You can also pray in the spirit, whether this be in tongues (1 Corinthians 14), or a crying of your heart:
‘In the same way, the Spirit helps us in our weakness. We do not know what we ought to pray for, but the Spirit himself intercedes for us through wordless groans. And he who searches our hearts knows the mind of the Spirit, because the Spirit intercedes for God’s people in accordance with the will of God.’ Romans 8:26-27
To be honest, there are days when emotion and tiredness overwhelm me. All I can do is cry, and trust God knows my heart. I don’t always have the energy to take a stand and fight for my child in prayer. That’s ok. And that’s why it’s so good to have others standing with me.
12. Take small steps. One day at a time.
Sometimes I know the way forward. I have ideas of how to help my child, but even one simple task can paralyse, and seem too much to do. Last week, I needed to send an email to my child’s teachers. It took me several days to have emotional capacity and energy to do so.
But, it’s ok. I don’t have to get everything set in place at once. It doesn’t all depend on me. I can take small steps. One day at a time. God is holding my child.
I pray these ideas help you get in a good place with God, in a place of rest and hope, in a place where you can let go, and let God. I am learning along with you.
I began this post feeling overwhelmed with my current situation, and with no energy to move forward. I wrote some of it in tears. A few days on, and God has ministered to me deeply. The greatest change, I know, has come with spending deliberate time with God each day. I feel new life, fresh hope, and a lightness in my spirit. Praise God.
Have hope! As you connect with God, he will lighten your load, give you hope for the future, and a practical way forward.
He carries you. He carries your children. Let go, and let him.
‘Come to me, all you who are weary and burdened, and I will give you rest. Take my yoke upon you and learn from me, for I am gentle and humble in heart, and you will find rest for your souls.’ Matthew 11:28-29
PS. When our kids experience tough times, it is actually an opportunity for them to call on God themselves, and discover his saving love and grace. We cannot always be their answer. You may want to share some of the ideas above with your child, for them to implement in their own life. They, too, can know that God carries them, and learn to rest in him.
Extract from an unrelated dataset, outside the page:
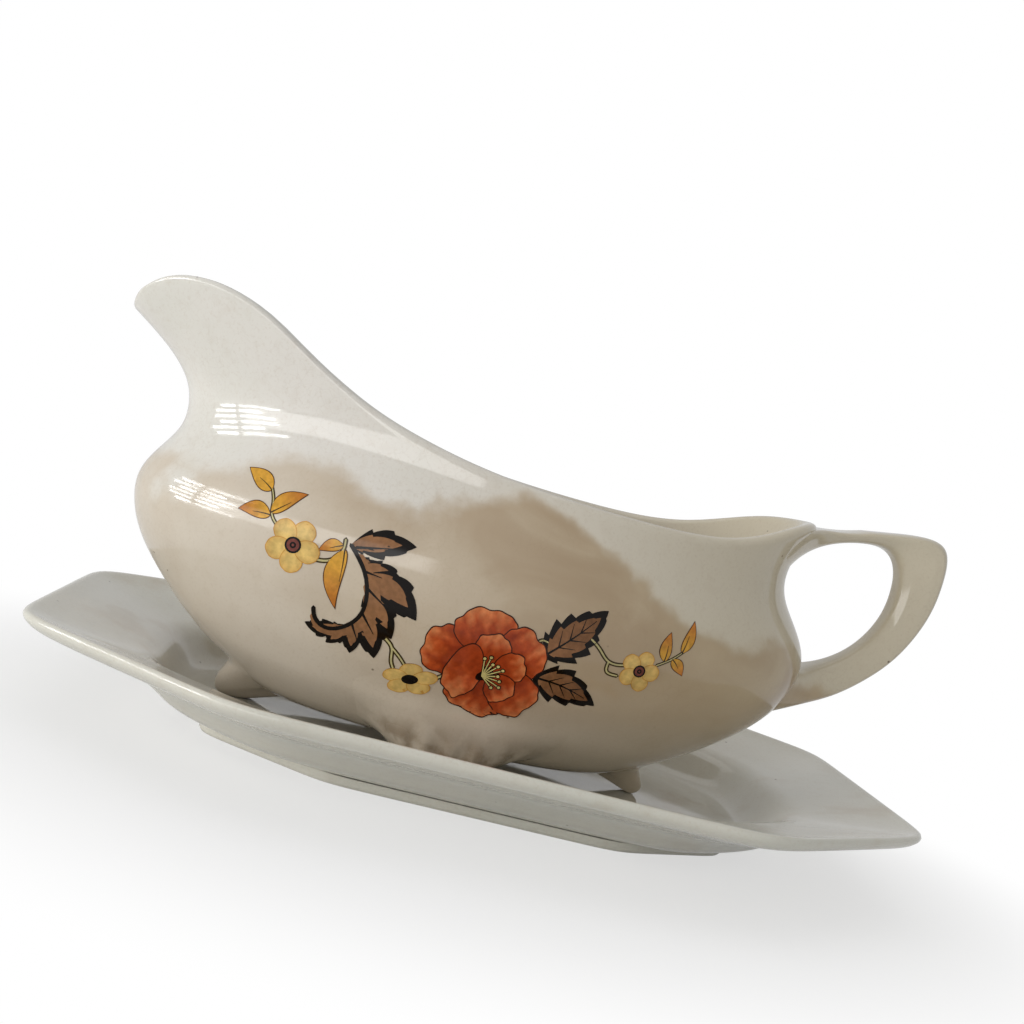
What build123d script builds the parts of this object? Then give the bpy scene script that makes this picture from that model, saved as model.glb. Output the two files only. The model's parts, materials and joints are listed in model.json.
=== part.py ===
from build123d import *
import math
import os

# Earthenware gravy boat with four fan feet and an angular loop handle, standing on its octagonal dish.
#
# Frame: +Z up, origin at the centre of the dish's foot ring on the table, spout towards -X and handle
# towards +X. Millimetres throughout. The boat (shell, handle, four feet) lifts off the stand (dish, foot ring).

os.makedirs("parts", exist_ok=True)

# ---------------------------------------------------------------- stand
DISH_HALF_LENGTH = 107.0
DISH_HALF_WIDTH = 72.0
DISH_CORNER_X = 0.47      # share of the half length that each cut corner takes
DISH_CORNER_Y = 0.48      # share of the half width that each cut corner takes
CORNER_RADIUS = 9.0
FOOT_RING_HEIGHT = 2.5
FOOT_RING_HALF_LENGTH = 66.0
FOOT_RING_HALF_WIDTH = 35.0
FOOT_RING_WALL = 4.0
WELL_FLOOR_Z = 6.0
DISH_EDGE_Z = 22.0
# each outline of the dish: height, distance in from the dish's outer edge
DISH_OUTSIDE = [(2.5, 36.0), (5.0, 30.0), (11.5, 24.0), (17.0, 4.0), (19.5, 0.0), (DISH_EDGE_Z, 0.0)]
DISH_INSIDE = [(DISH_EDGE_Z, 3.0), (20.5, 5.0), (15.5, 25.0), (8.5, 30.0), (WELL_FLOOR_Z, 34.0)]

# ---------------------------------------------------------------- boat
SEAT_GAP = 0.1
BOAT_Z = WELL_FLOOR_Z + SEAT_GAP     # height of the soles of the boat's feet
BOAT_X = -9.7      # the boat's middle, so that spout and handle overhang the dish alike
WALL = 3.8
FLOOR_THICKNESS = 4.5
CUT_REACH = 130.0      # the cut over the rim clears the hull by this much from the middle
CUT_TOP_Z = 120.0
# hull stations: height over the soles, front end, rear end, half width, taper towards the spout
HULL = [
    (5.0, -47.0, 46.0, 22.0, 0.00),
    (7.0, -51.5, 50.5, 26.0, 0.00),
    (9.5, -55.0, 55.0, 29.0, 0.00),
    (13.0, -60.0, 61.0, 32.2, 0.00),
    (18.0, -67.5, 68.5, 35.3, 0.01),
    (24.0, -74.1, 76.0, 38.5, 0.02),
    (30.0, -79.8, 81.6, 40.6, 0.03),
    (36.0, -84.0, 85.2, 42.0, 0.03),
    (42.0, -86.3, 86.6, 42.9, 0.04),
    (48.0, -86.5, 85.4, 42.8, 0.05),
    (54.0, -83.8, 81.5, 41.6, 0.07),
    (60.0, -80.4, 77.2, 39.9, 0.10),
    (66.0, -79.8, 75.8, 38.7, 0.15),
    (72.0, -82.0, 77.0, 38.5, 0.20),
    (78.0, -87.8, 79.5, 39.0, 0.25),
    (84.0, -96.6, 82.5, 39.6, 0.31),
    (92.0, -109.0, 86.5, 40.2, 0.39),
    (100.0, -119.0, 90.0, 40.8, 0.44),
]
# rim line in side view, from beyond the handle end to beyond the spout
RIM = [
    (104.0, 82.0), (88.0, 81.0), (77.0, 79.6), (68.0, 76.2), (57.0, 72.0), (44.0, 69.6), (28.0, 68.9),
    (8.0, 69.2), (-10.0, 70.6), (-25.0, 73.2), (-37.0, 76.6), (-48.0, 81.3), (-58.0, 86.6), (-66.0, 91.0),
    (-73.0, 93.6), (-79.0, 94.8), (-85.0, 94.9), (-91.0, 93.6), (-96.0, 90.8), (-99.5, 86.5), (-102.5, 78.0),
    (-106.0, 66.0),
]
SECTION_POINTS = 20

# handle outline in side view; both ends run into the hull and are trimmed by it
HANDLE_OUTER = [
    (70.0, 78.6), (80.0, 79.8), (92.0, 81.9), (103.6, 84.0), (112.2, 85.2), (116.5, 84.2), (118.4, 81.2),
    (119.0, 74.2), (117.9, 65.0), (113.3, 54.2), (107.2, 46.0), (98.0, 38.5), (89.5, 34.0), (80.0, 30.0),
    (70.0, 27.0),
]
HANDLE_INNER = [
    (70.0, 60.0), (76.4, 66.0), (79.5, 72.4), (84.7, 75.8), (91.0, 78.2), (98.0, 79.4), (102.9, 78.6),
    (106.5, 74.5), (107.4, 69.5), (106.8, 63.0), (103.6, 55.5), (98.0, 49.2), (91.5, 45.2), (84.0, 43.2),
    (70.0, 43.0),
]
HANDLE_HALF_WIDTH = 5.4
HANDLE_EDGE = 1.5

# feet: levels of (height, centre distance out, half length along X, half width along Y)
END_FOOT = [(0.0, 51.5, 3.6, 5.5), (5.0, 49.5, 6.0, 8.5), (13.0, 46.0, 10.0, 10.5)]
SIDE_FOOT = [(0.0, 31.6, 9.0, 3.2), (4.5, 31.2, 15.5, 5.2), (9.5, 30.2, 21.5, 7.2), (17.0, 27.5, 24.0, 9.5)]


# ---------------------------------------------------------------- shared outlines
def octagon(inset, z):
    """Rounded octagon of the dish at a height, a distance in from its outer edge."""
    half_l = DISH_HALF_LENGTH - inset
    half_w = DISH_HALF_WIDTH - inset
    return cut_corner_face(half_l, half_w, z)


def cut_corner_face(half_l, half_w, z):
    """Face of a rectangle with cut and rounded corners."""
    cut_x = half_l * (1 - DISH_CORNER_X)
    cut_y = half_w * (1 - DISH_CORNER_Y)
    corners = [
        (half_l, -cut_y), (half_l, cut_y), (cut_x, half_w), (-cut_x, half_w),
        (-half_l, cut_y), (-half_l, -cut_y), (-cut_x, -half_w), (cut_x, -half_w),
    ]
    outline = FilletPolyline(*corners, radius=CORNER_RADIUS, close=True)
    return Pos(0, 0, z) * make_face(Plane.XY * outline)


def hull_section(front, rear, half_width, taper, z):
    """Closed oval at one height, narrower towards the spout."""
    middle = (front + rear) / 2
    reach = (rear - front) / 2
    points = []
    for i in range(SECTION_POINTS):
        angle = 2 * math.pi * i / SECTION_POINTS
        y = half_width * math.sin(angle) * (1 + taper * math.cos(angle))
        points.append((middle + reach * math.cos(angle), y, z))
    return make_face(Spline(*points, periodic=True))


def side_face(points_out, points_back):
    """Face in the XZ plane between two splines that share no ends."""
    out = Spline(*[(x, 0, z) for x, z in points_out])
    back = Spline(*[(x, 0, z) for x, z in points_back])
    sides = [Line(out @ 0, back @ 0), Line(out @ 1, back @ 1)]
    return make_face([out, back, *sides])


# ---------------------------------------------------------------- boat pieces
def hull_outside():
    """Solid outside form of the hull, from its base to above the spout."""
    return loft([hull_section(front, rear, half, taper, z) for z, front, rear, half, taper in HULL])


def hull_inside():
    """Solid form of the hollow, one wall inside the hull and open at the top."""
    floor = HULL[0][0] + FLOOR_THICKNESS
    walls = [station for station in HULL if station[0] >= floor]
    sections = []
    for z, front, rear, half, taper in walls:
        sections.append(hull_section(front + WALL, rear - WALL, half - WALL, taper, z))
    return loft(sections)


def above_rim():
    """Everything over the rim line, to be cut away."""
    line = Spline(*[(x, 0, z) for x, z in RIM])
    low_front = (-CUT_REACH, 0, RIM[-1][1])
    high_front = (-CUT_REACH, 0, CUT_TOP_Z)
    high_rear = (RIM[0][0], 0, CUT_TOP_Z)
    lid = Polyline(line @ 1, low_front, high_front, high_rear, line @ 0)
    return extrude(make_face([line, lid]), amount=DISH_HALF_WIDTH, dir=(0, 1, 0), both=True)


def boat_shell(outside):
    return outside - hull_inside() - above_rim()


def handle(outside):
    """Flat-sided loop with softened edges, trimmed to the hull."""
    slab = extrude(side_face(HANDLE_OUTER, HANDLE_INNER), amount=HANDLE_HALF_WIDTH, dir=(0, 1, 0), both=True)
    faces = slab.faces().filter_by(Axis.Y)
    slab = chamfer(faces.edges().filter_by(GeomType.BSPLINE), HANDLE_EDGE)
    return slab - outside


def foot(outside, levels, direction):
    """Flared tongue from a flat sole up into the hull, trimmed to the hull."""
    ovals = []
    for z, out, half_x, half_y in levels:
        ovals.append(Pos(direction[0] * out, direction[1] * out, z) * Ellipse(half_x, half_y))
    return loft(ovals) - outside


def place(shape):
    """Moves a boat piece from its own frame to its seat on the dish."""
    return Pos(BOAT_X, 0, BOAT_Z) * shape


# ---------------------------------------------------------------- stand pieces
def stand_dish():
    body = loft([octagon(inset, z) for z, inset in DISH_OUTSIDE], ruled=True)
    hollow = loft([octagon(inset, z) for z, inset in DISH_INSIDE], ruled=True)
    return body - hollow


def stand_foot_ring():
    outer = cut_corner_face(FOOT_RING_HALF_LENGTH, FOOT_RING_HALF_WIDTH, 0)
    inner = cut_corner_face(FOOT_RING_HALF_LENGTH - FOOT_RING_WALL, FOOT_RING_HALF_WIDTH - FOOT_RING_WALL, 0)
    return extrude(outer - inner, amount=FOOT_RING_HEIGHT, dir=(0, 0, 1))


# ---------------------------------------------------------------- build and write
hull = hull_outside()
parts = {
    "boat_shell": place(boat_shell(hull)),
    "handle": place(handle(hull)),
    "stand_dish": stand_dish(),
    "stand_foot_ring": stand_foot_ring(),
}
feet = {
    "spout_foot": (END_FOOT, (-1, 0)),
    "handle_foot": (END_FOOT, (1, 0)),
    "front_side_foot": (SIDE_FOOT, (0, -1)),
    "back_side_foot": (SIDE_FOOT, (0, 1)),
}
for name, (levels, direction) in feet.items():
    parts[name] = place(foot(hull, levels, direction))

for name, part in parts.items():
    export_step(part, f"parts/{name}.step")
    print(name, "solids", len(part.solids()), "volume", round(part.volume))
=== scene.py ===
import json
import math

import bmesh
import bpy
import numpy as np
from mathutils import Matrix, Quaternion, Vector, geometry
from mathutils.bvhtree import BVHTree

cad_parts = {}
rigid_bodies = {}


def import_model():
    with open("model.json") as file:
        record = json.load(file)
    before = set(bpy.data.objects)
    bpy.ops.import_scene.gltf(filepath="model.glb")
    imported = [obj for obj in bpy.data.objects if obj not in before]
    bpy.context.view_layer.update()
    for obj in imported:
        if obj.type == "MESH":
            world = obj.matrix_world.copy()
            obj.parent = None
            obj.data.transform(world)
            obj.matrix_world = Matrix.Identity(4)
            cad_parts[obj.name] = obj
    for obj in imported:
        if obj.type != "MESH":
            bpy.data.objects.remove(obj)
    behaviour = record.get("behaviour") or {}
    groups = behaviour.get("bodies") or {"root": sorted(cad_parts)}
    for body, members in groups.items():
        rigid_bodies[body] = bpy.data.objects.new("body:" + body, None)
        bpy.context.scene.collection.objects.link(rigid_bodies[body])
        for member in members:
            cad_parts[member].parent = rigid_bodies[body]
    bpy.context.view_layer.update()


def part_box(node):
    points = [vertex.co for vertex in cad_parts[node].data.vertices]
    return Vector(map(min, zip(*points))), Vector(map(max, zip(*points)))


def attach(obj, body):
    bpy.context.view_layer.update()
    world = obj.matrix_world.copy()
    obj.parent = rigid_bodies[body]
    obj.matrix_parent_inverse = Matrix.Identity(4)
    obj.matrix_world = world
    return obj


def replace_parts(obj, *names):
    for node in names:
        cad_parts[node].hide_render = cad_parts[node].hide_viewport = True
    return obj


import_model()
mm = 0.001
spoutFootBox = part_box("spout_foot")
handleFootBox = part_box("handle_foot")
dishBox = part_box("stand_dish")
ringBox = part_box("stand_foot_ring")
# the boat's own origin: midway between its end feet, at the level of their soles
boatPlace = np.array([(spoutFootBox[0][0] + handleFootBox[1][0]) / 2, 0.0, spoutFootBox[0][2]])
print("frame loaded, boat stands at", boatPlace)


def srgb(red, green, blue):
    # a colour given on a 0 to 255 scale, as linear light
    def linear(value):
        value = value / 255
        return value / 12.92 if value <= 0.04045 else ((value + 0.055) / 1.055) ** 2.4
    return (linear(red), linear(green), linear(blue), 1.0)


def spline(xs, ys):
    # natural cubic curve through the points, as a function of x
    xs = np.asarray(xs, float)
    ys = np.asarray(ys, float)
    count = len(xs)
    gaps = np.diff(xs)
    system = np.eye(count)
    right = np.zeros(count)
    for i in range(1, count - 1):
        system[i, i - 1:i + 2] = gaps[i - 1], 2 * (gaps[i - 1] + gaps[i]), gaps[i]
        right[i] = 6 * ((ys[i + 1] - ys[i]) / gaps[i] - (ys[i] - ys[i - 1]) / gaps[i - 1])
    bend = np.linalg.solve(system, right)

    def curve(x):
        x = np.asarray(x, float)
        i = np.clip(np.searchsorted(xs, x) - 1, 0, count - 2)
        gap = gaps[i]
        t = x - xs[i]
        slope = (ys[i + 1] - ys[i]) / gap - gap * (2 * bend[i] + bend[i + 1]) / 6
        return ys[i] + slope * t + bend[i] * t ** 2 / 2 + (bend[i + 1] - bend[i]) * t ** 3 / (6 * gap)
    return curve


def smoothStep(low, high, x):
    t = np.clip((x - low) / (high - low), 0, 1)
    return t * t * (3 - 2 * t)


def faceOutward(mesh):
    work = bmesh.new()
    work.from_mesh(mesh)
    bmesh.ops.recalc_face_normals(work, faces=work.faces)
    work.to_mesh(mesh)
    work.free()


def newPiece(name, points, faces, material):
    # a smooth mesh from points in metres
    mesh = bpy.data.meshes.new(name)
    mesh.from_pydata([tuple(p) for p in points], [], faces)
    mesh.materials.append(material)
    piece = bpy.data.objects.new(name, mesh)
    bpy.context.collection.objects.link(piece)
    mesh.shade_smooth()
    faceOutward(mesh)
    mesh.update()
    return piece


def tubeFaces(rows, columns):
    # quads of a grid whose columns close round
    faces = []
    for r in range(rows - 1):
        for c in range(columns):
            after = (c + 1) % columns
            faces.append((
                r * columns + c, r * columns + after, (r + 1) * columns + after, (r + 1) * columns + c
            ))
    return faces


def closedTube(rows):
    # rows of points plus a fan to a middle point at each end
    rows = [np.asarray(row) for row in rows]
    columns = len(rows[0])
    points = list(np.concatenate(rows))
    faces = tubeFaces(len(rows), columns)
    for row, first in ((rows[0], 0), (rows[-1], (len(rows) - 1) * columns)):
        middle = len(points)
        points.append(row.mean(axis=0))
        faces += [(first + (c + 1) % columns, first + c, middle) for c in range(columns)]
    return points, faces


def onBoat(points):
    # boat millimetres to frame metres
    return np.asarray(points) * mm + boatPlace


# materials
def addNode(tree, kind, inputs=None, **settings):
    node = tree.nodes.new(kind)
    for key, value in settings.items():
        setattr(node, key, value)
    for key, value in (inputs or {}).items():
        if isinstance(value, bpy.types.NodeSocket):
            tree.links.new(value, node.inputs[key])
        else:
            node.inputs[key].default_value = value
    return node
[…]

PPS. I’m going to print out 12 Practical Ideas To Help You, As You Support Your Child In Difficult Times and keep it by my bed. There’s been another incident this morning, a fresh wave of emotion, a testing of all I’ve just written…I’m going to have to keep giving my children to God.
Update: 18 Months On
God has moved miraculously! Everything that was a struggle when I wrote this post has turned around. God has broken through for my children.
Be encouraged! God is able to take the most desperate of situations and bring something amazing out of it.
Yes, there are new challenges…different children…and I am coming back to this list of practical helps again…but I know God holds me; I know he holds my kids; and I know that he is able.